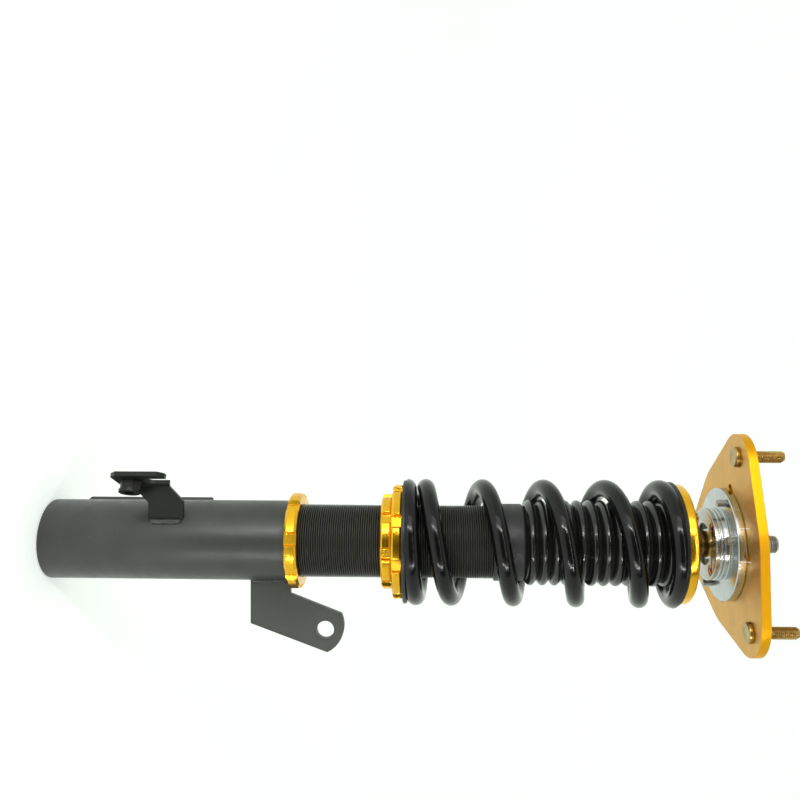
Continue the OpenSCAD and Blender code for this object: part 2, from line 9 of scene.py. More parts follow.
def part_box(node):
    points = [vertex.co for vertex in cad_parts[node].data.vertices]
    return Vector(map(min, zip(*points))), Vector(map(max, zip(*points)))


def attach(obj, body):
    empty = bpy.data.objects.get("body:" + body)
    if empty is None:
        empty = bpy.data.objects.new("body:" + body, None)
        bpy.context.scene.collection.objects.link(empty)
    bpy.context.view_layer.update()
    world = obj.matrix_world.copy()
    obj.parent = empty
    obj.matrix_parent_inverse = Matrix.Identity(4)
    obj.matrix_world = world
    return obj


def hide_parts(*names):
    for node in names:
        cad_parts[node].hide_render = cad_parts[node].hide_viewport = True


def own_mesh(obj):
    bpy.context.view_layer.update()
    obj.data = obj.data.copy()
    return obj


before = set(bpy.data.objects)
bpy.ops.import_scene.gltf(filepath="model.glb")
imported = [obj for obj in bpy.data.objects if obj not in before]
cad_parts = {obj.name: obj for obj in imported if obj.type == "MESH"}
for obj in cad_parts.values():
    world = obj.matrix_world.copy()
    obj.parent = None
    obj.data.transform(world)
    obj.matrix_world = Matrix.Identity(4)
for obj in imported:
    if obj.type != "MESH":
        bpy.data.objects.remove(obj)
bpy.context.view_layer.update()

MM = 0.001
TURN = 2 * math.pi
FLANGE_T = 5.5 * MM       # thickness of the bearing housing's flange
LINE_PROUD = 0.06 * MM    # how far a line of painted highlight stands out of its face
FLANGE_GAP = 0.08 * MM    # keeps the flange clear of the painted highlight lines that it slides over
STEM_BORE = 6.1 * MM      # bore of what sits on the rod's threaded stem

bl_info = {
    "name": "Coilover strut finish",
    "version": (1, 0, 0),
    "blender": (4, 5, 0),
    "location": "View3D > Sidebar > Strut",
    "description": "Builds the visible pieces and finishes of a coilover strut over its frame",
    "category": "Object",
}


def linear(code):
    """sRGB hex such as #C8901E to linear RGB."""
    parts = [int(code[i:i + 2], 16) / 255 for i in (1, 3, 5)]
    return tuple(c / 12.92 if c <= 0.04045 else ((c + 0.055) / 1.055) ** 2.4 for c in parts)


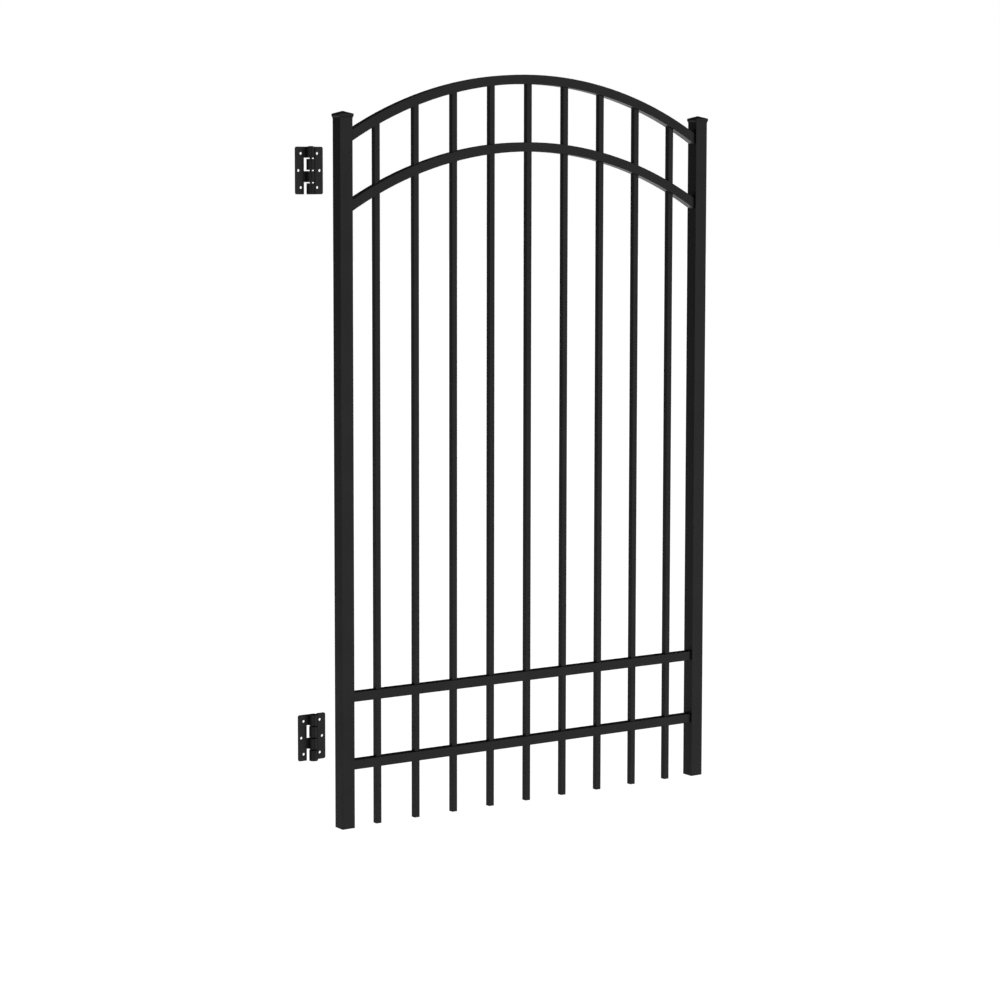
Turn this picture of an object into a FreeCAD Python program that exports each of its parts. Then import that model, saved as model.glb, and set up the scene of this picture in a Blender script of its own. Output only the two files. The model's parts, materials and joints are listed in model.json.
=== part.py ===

...

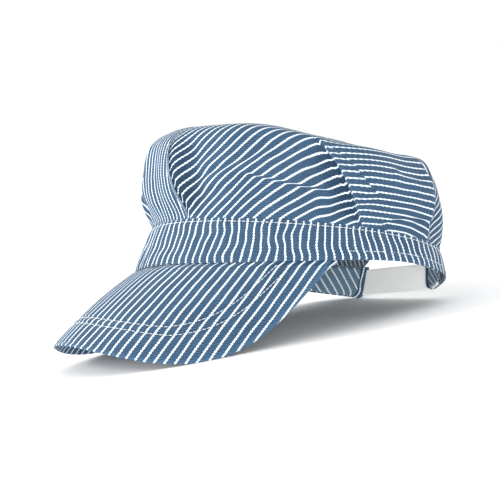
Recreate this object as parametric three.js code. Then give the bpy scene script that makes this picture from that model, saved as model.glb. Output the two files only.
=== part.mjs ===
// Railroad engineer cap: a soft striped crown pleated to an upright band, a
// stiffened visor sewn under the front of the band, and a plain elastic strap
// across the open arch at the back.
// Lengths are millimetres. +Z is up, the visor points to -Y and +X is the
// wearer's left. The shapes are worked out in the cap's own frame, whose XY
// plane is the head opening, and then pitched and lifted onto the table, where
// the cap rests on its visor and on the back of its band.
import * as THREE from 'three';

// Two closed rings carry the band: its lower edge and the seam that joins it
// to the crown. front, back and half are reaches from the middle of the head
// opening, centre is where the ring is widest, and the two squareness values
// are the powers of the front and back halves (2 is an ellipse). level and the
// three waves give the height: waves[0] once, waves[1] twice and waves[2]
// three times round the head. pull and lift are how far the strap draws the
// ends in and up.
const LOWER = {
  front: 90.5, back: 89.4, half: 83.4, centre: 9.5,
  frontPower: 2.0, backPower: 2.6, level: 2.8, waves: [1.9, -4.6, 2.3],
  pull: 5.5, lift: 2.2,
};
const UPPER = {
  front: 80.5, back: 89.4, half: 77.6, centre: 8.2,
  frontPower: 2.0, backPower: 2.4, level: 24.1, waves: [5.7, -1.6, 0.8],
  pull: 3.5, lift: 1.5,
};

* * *

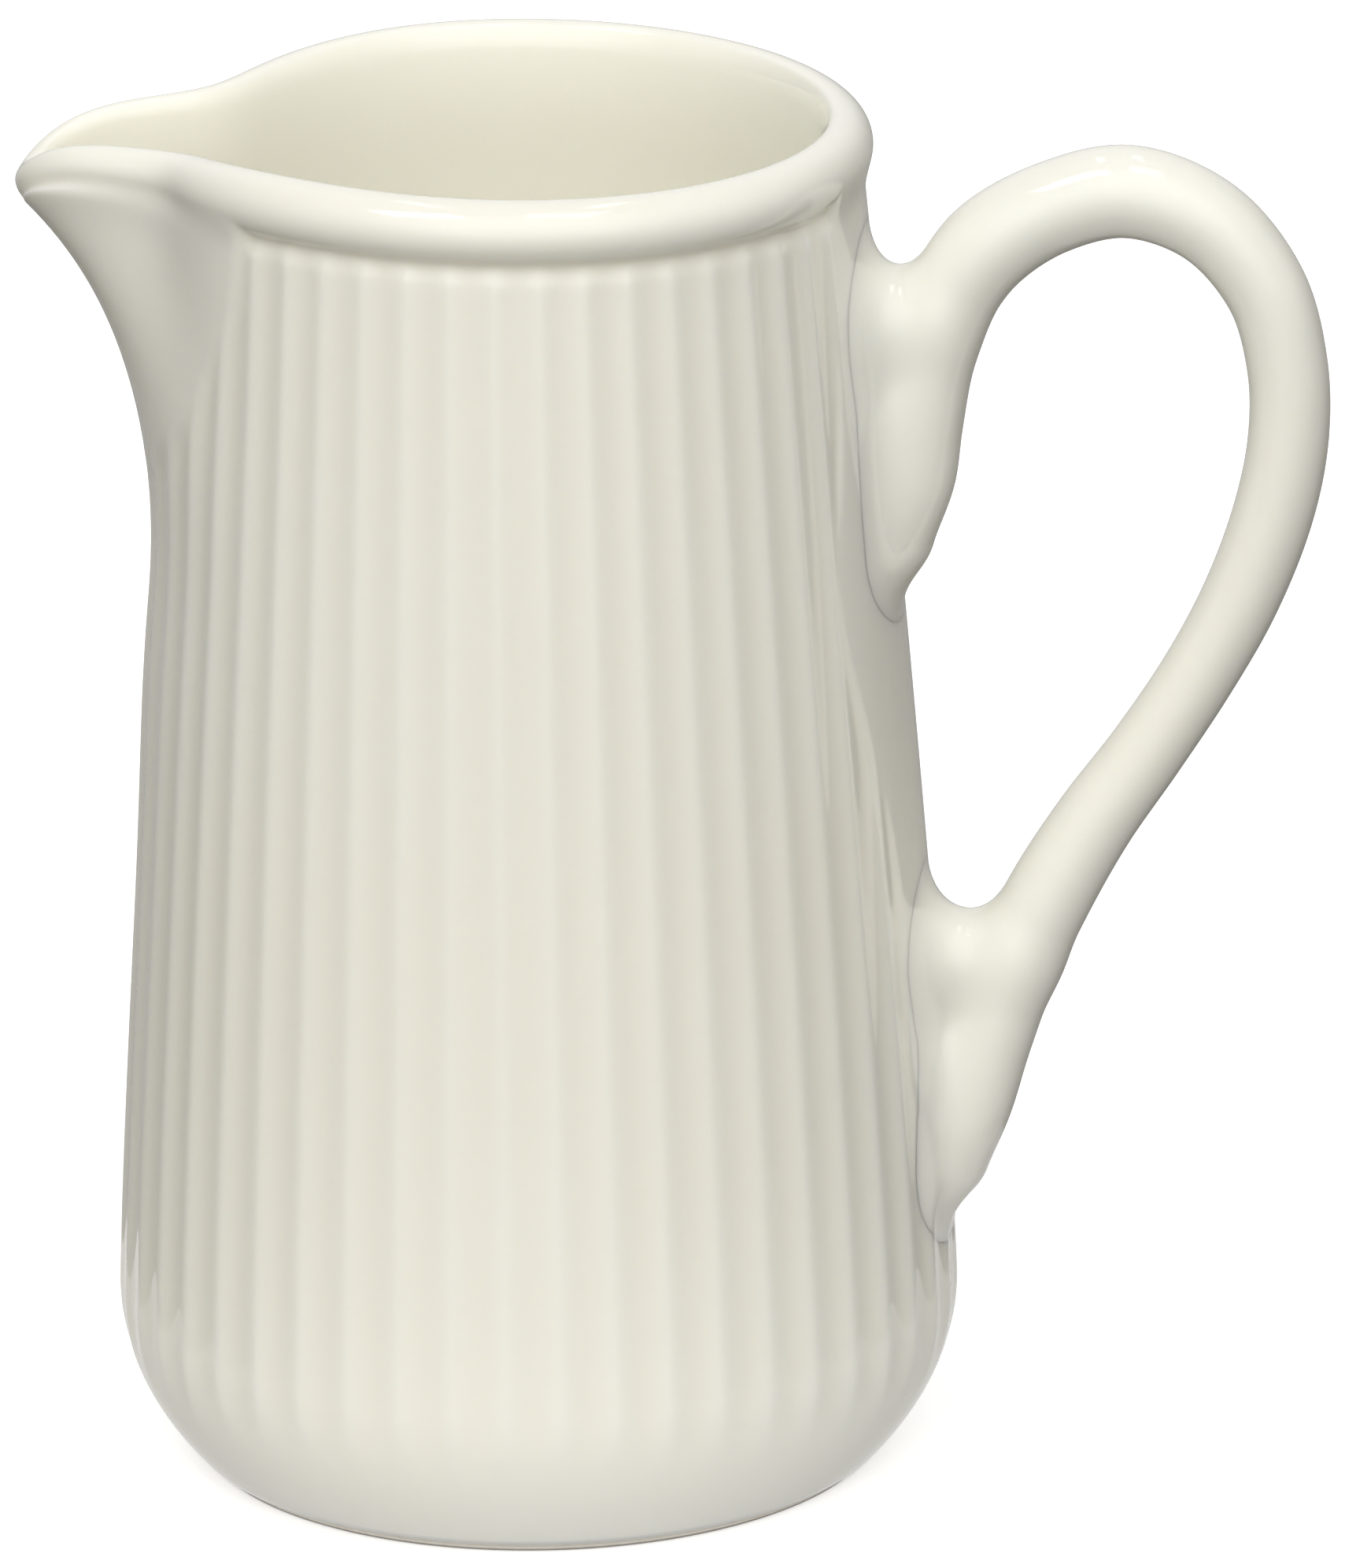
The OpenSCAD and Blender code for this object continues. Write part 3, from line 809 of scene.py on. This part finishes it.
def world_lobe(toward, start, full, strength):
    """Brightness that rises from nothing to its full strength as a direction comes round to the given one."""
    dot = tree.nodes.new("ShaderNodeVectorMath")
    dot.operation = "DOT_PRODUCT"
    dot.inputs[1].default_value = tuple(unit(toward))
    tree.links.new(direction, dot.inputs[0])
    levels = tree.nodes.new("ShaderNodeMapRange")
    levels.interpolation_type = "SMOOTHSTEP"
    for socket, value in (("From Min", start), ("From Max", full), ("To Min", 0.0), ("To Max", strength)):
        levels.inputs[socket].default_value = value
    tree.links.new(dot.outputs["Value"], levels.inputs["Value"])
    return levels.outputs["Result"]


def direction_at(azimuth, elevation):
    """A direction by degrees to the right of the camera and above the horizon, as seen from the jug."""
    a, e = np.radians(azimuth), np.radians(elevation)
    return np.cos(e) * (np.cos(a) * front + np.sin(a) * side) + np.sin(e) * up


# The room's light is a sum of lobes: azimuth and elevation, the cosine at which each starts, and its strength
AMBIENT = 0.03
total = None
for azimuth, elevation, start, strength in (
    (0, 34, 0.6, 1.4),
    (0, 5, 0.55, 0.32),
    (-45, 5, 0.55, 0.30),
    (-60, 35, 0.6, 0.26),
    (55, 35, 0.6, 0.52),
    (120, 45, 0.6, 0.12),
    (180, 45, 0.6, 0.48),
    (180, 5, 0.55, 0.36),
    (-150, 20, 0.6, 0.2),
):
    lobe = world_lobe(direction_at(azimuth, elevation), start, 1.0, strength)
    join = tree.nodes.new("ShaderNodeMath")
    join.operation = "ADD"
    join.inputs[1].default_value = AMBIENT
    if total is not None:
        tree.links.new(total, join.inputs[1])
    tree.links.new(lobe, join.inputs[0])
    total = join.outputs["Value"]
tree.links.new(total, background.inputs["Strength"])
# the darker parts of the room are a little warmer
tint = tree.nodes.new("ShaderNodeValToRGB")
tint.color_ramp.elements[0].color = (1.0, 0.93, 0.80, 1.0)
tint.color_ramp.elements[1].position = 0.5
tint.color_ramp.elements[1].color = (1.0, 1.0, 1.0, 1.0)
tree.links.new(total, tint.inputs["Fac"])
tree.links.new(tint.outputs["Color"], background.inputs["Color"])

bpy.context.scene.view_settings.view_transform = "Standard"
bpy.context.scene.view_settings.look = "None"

Stated goal - In the listing above, find the line containing "obj.matrix_world = world" and the line containing "return tuple(c /". Output them and every line between, exactly, and nothing else.

Exercise result -
    obj.matrix_world = world
    return obj


def hide_parts(*names):
    for node in names:
        cad_parts[node].hide_render = cad_parts[node].hide_viewport = True


def own_mesh(obj):
    bpy.context.view_layer.update()
    obj.data = obj.data.copy()
    return obj


before = set(bpy.data.objects)
bpy.ops.import_scene.gltf(filepath="model.glb")
imported = [obj for obj in bpy.data.objects if obj not in before]
cad_parts = {obj.name: obj for obj in imported if obj.type == "MESH"}
for obj in cad_parts.values():
    world = obj.matrix_world.copy()
    obj.parent = None
    obj.data.transform(world)
    obj.matrix_world = Matrix.Identity(4)
for obj in imported:
    if obj.type != "MESH":
        bpy.data.objects.remove(obj)
bpy.context.view_layer.update()

MM = 0.001
TURN = 2 * math.pi
FLANGE_T = 5.5 * MM       # thickness of the bearing housing's flange
LINE_PROUD = 0.06 * MM    # how far a line of painted highlight stands out of its face
FLANGE_GAP = 0.08 * MM    # keeps the flange clear of the painted highlight lines that it slides over
STEM_BORE = 6.1 * MM      # bore of what sits on the rod's threaded stem

bl_info = {
    "name": "Coilover strut finish",
    "version": (1, 0, 0),
    "blender": (4, 5, 0),
    "location": "View3D > Sidebar > Strut",
    "description": "Builds the visible pieces and finishes of a coilover strut over its frame",
    "category": "Object",
}


def linear(code):
    """sRGB hex such as #C8901E to linear RGB."""
    parts = [int(code[i:i + 2], 16) / 255 for i in (1, 3, 5)]
    return tuple(c / 12.92 if c <= 0.04045 else ((c + 0.055) / 1.055) ** 2.4 for c in parts)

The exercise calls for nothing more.